Pour autant, cette situation ne donne pas qu’un avantage limité à Tsipras, étant donné que l’union monétaire n’est pas une union de transferts.

Pour résoudre la crise par le haut, il faut donc trouver un équilibre raisonnable entre les intérêts légitimes de la Grèce et de ses partenaires. Dans ce contexte, un accord pourrait s’appuyer sur trois piliers:

– des mesures structurelles pour réformer en profondeur l’économie grecque en se donnant une perspective de long terme compte tenu de ses faiblesses et en veillant à trouver un équilibre entre des mesures d’austérité budgétaire et de relance de la croissance;

– un programme d’allègement de dettes permettant de revoir la trajectoire de surplus primaire à la baisse;

– un programme de refinancement pour permettre à la Grèce de refinancer sa dette avant de retrouver un accès auprès de marchés internationaux des capitaux.

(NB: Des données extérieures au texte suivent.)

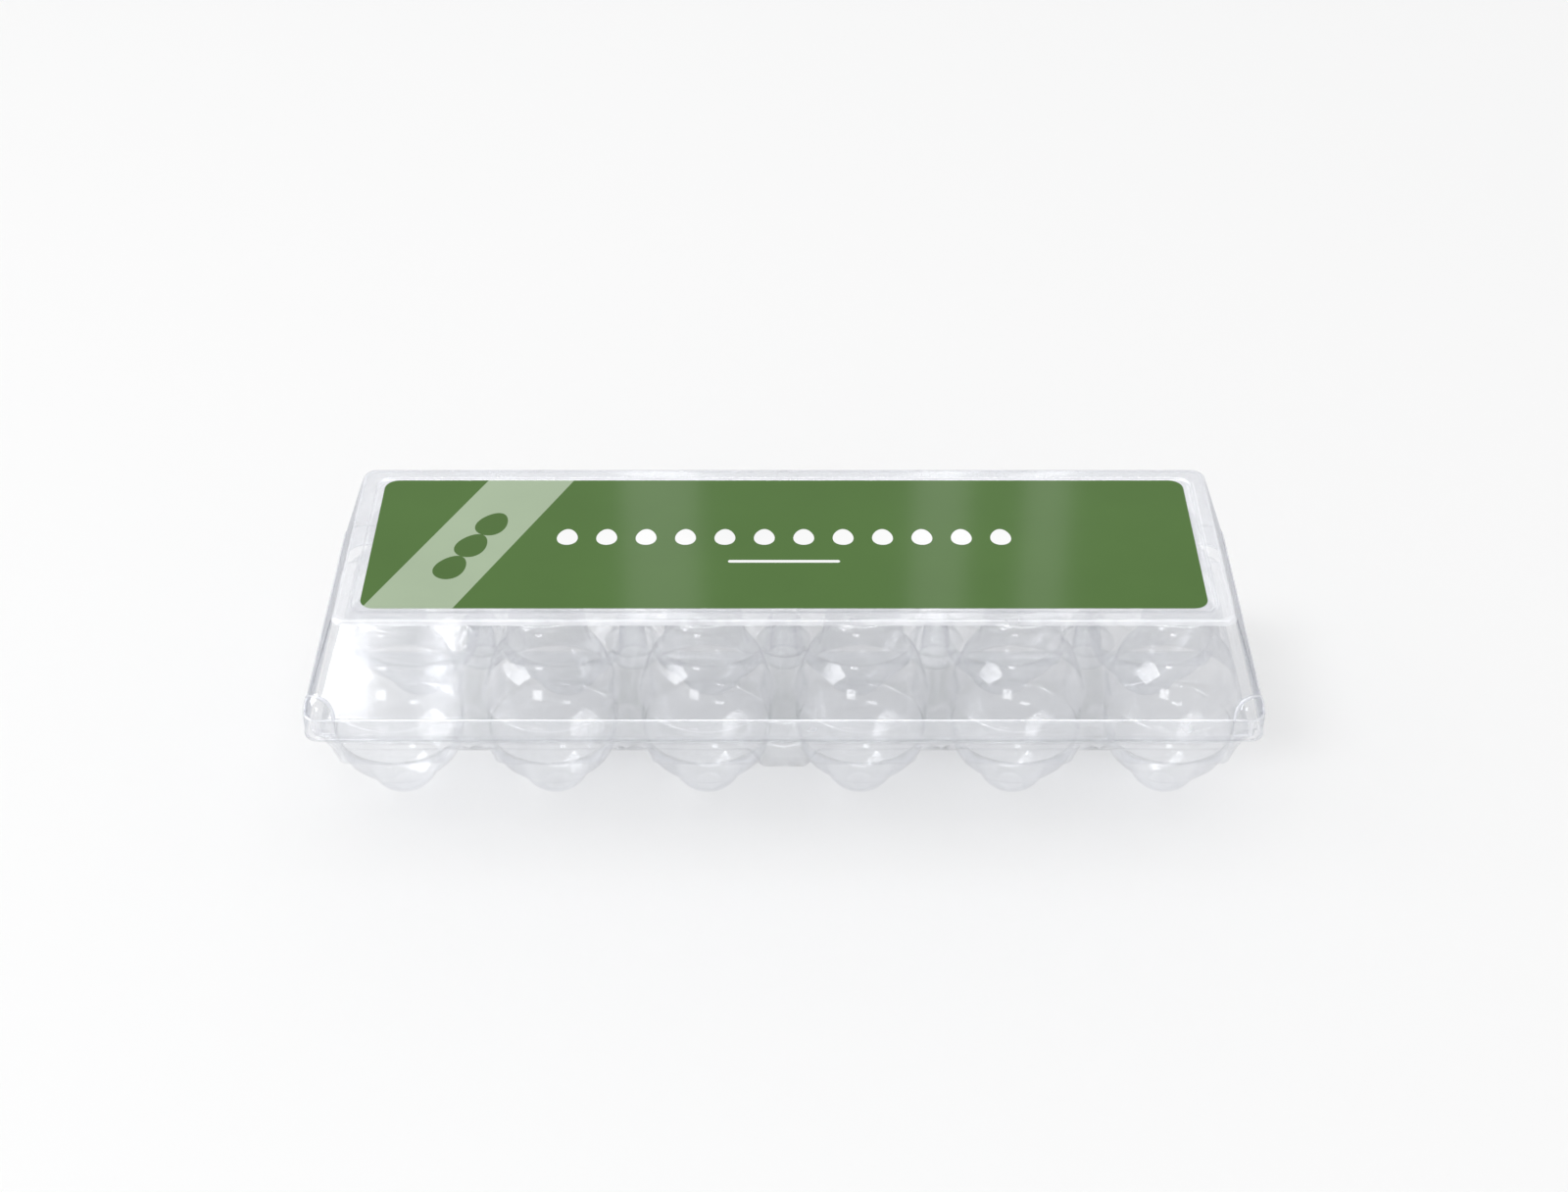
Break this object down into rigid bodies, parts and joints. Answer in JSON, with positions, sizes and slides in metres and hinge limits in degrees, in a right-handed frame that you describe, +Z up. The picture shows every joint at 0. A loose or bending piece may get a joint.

Pour aboutir à un tel accord, les partenaires de la Grèce devraient être convaincus que le coût d’un tel accord est inférieur aux coûts d’un Grexit, à la fois sur le plan politique et financier. Pour assurer que le référendum n’apparaisse pas dans les livres d’histoire que comme une opportunité gâchée par un jusqu’au-boutisme démesuré, Tsipras devrait accepter de négocier sérieusement et admettre qu’un Grexit ne permettra pas à la Grèce de se relever sans mettre en oeuvre un programme d’ajustement sérieux.

Il serait également sage que les dirigeants de la zone euro complètent l’union monétaire par une union fiscale pour aider les pays en récession à surmonter plus facilement leurs difficultés. Cette étape devrait être suivie par la création d’une union politique qui permettrait de consulter l’ensemble de la population de la zone euro en acceptant que la volonté de la démocratie européenne puisse s’imposer même si ces questions ne concernent qu’un seul pays. Même si cet objectif paraît aujourd’hui irréaliste, il représente la seule voie à suivre pour garantir l’intégrité de la zone euro à l’avenir.